Por su parte, mi hijo Simón quien recién termina una carrera nueva, me enseña como entender esta nueva trova rica de su generación. En mayo, se titulará licenciado en Diseño Multimedia (Canal). Días atrás, terminaba sus proyectos lectivos finales y como ha visto que escribo para la prensa, me pidió que le revisara el trabajo práctico final, para ver si el mensaje era comprensible. Mis aportes fueron pequeños y gramaticales. A cambio, el aporte que recibí del contenido escrito por Simón fue inmenso. El trabajo encomendado por la Universidad Anáhuac se titula El diseñador tecnológico y la identidad del diseño multimedia, me contó una historia fascinante. Explica la identidad del diseñador multimedia, la elusión que debe procurar ese profesional para no quedarse atrapado en la burbuja de un diseñador tecnológico, que por error, se convierte en una zona de confort.

Concluye, entre otros aspectos, que la identidad del diseñador multimedia debe cumplir un fin objetivo: Si bien el dominio de la tecnología y las destrezas para el diseño son partes de sus competencias y habilidades, el diseñador multimedia, debe ser capaz de representar variados conceptos a través de diferentes formas de comunicación. Esto le obliga a realizar para cada proyecto a su cargo, una labor de investigación y el razonamiento de las decisiones para comunicar a través de los nuevos conceptos del diseño. Por cierto, el breve mensaje de Andrea antes copiado, es una colaboración de Simón a su microempresa.

Es preciso mencionar que la Universidad Anáhuac, es exigente con la ética de los futuros licenciados en diseño multimedia. Les enseñan a no proyectos académicos que los hagan lucir especies de estrellas de la tecnología y el diseño sin más. A tales efectos, Simón explica en el breve ensayo, que en el diseño multimedia existe un liderazgo definido respecto del modo en que se debe atender la gran demanda de contenido digital en la nueva economía. Se impone perfeccionar la identidad del diseñador, la definición efectiva de elementos de comunicación y derivar enfoques prácticos, de interés y uso de la comunidad de usuarios y clientes.

Al igual que mi papá, nacido un 3 de enero, como un regalo poético del universo, mi hijo, también vino al mundo cuando el planeta se acerca al perihelio. Nació un 2 de enero. Que los dos trovadores, el abuelo y el nieto, que no se conocieron, vinieran a este mundo en las horas en que la Tierra saluda la convención gregoriana, se me antoja una rima poética, tan melódica, como las vueltas de nuestro planeta alrededor del Sol.

Con la llegada de la década del veinte, he elegido pasear la vida en un nuevo modelo de fotingo como en las narraciones de Scott Fitzgerald.
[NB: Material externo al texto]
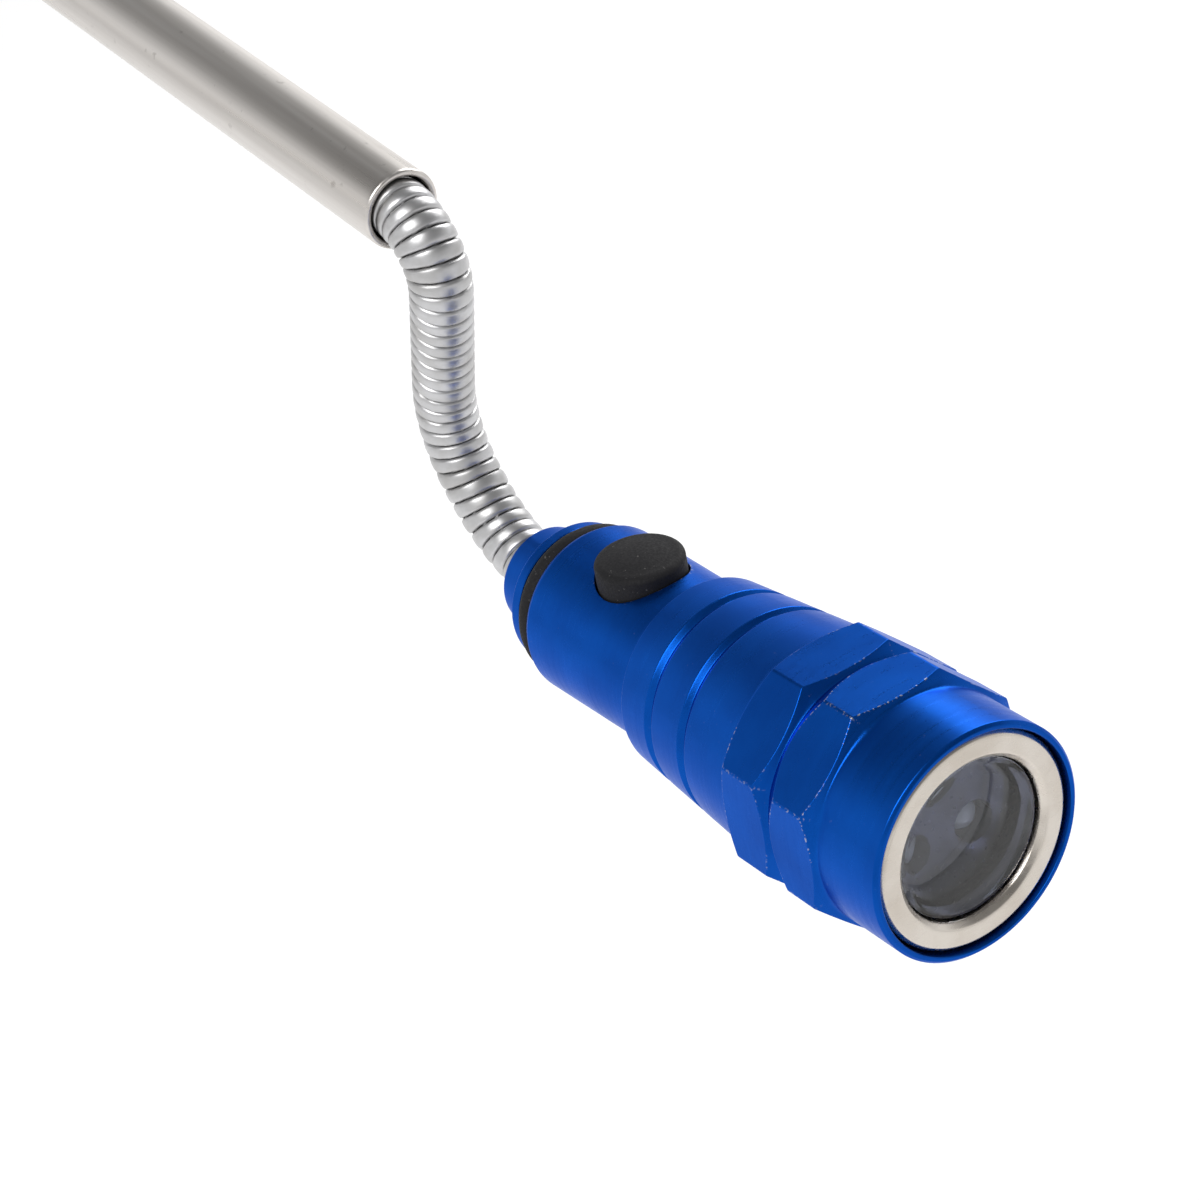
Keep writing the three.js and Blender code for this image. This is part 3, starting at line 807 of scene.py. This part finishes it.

Lo conducen mis hijos. A ellos que se  turnen el timón narrativo y en su renovado pensamiento, nos pasean por su nueva trova. Yo me sentaré cómoda junto a mi Gatsby, en el asiento trasero, mas estribada que Daisy Buchanan, con mi perrita Sophia en los brazos. Confío en mis conductores. En el trayecto, discutiremos como cantarle canciones a la Tierra, que le permitan alcanzar felices kiloaños.

¡Felices 23 Simón! ¡Feliz 2020 a todos!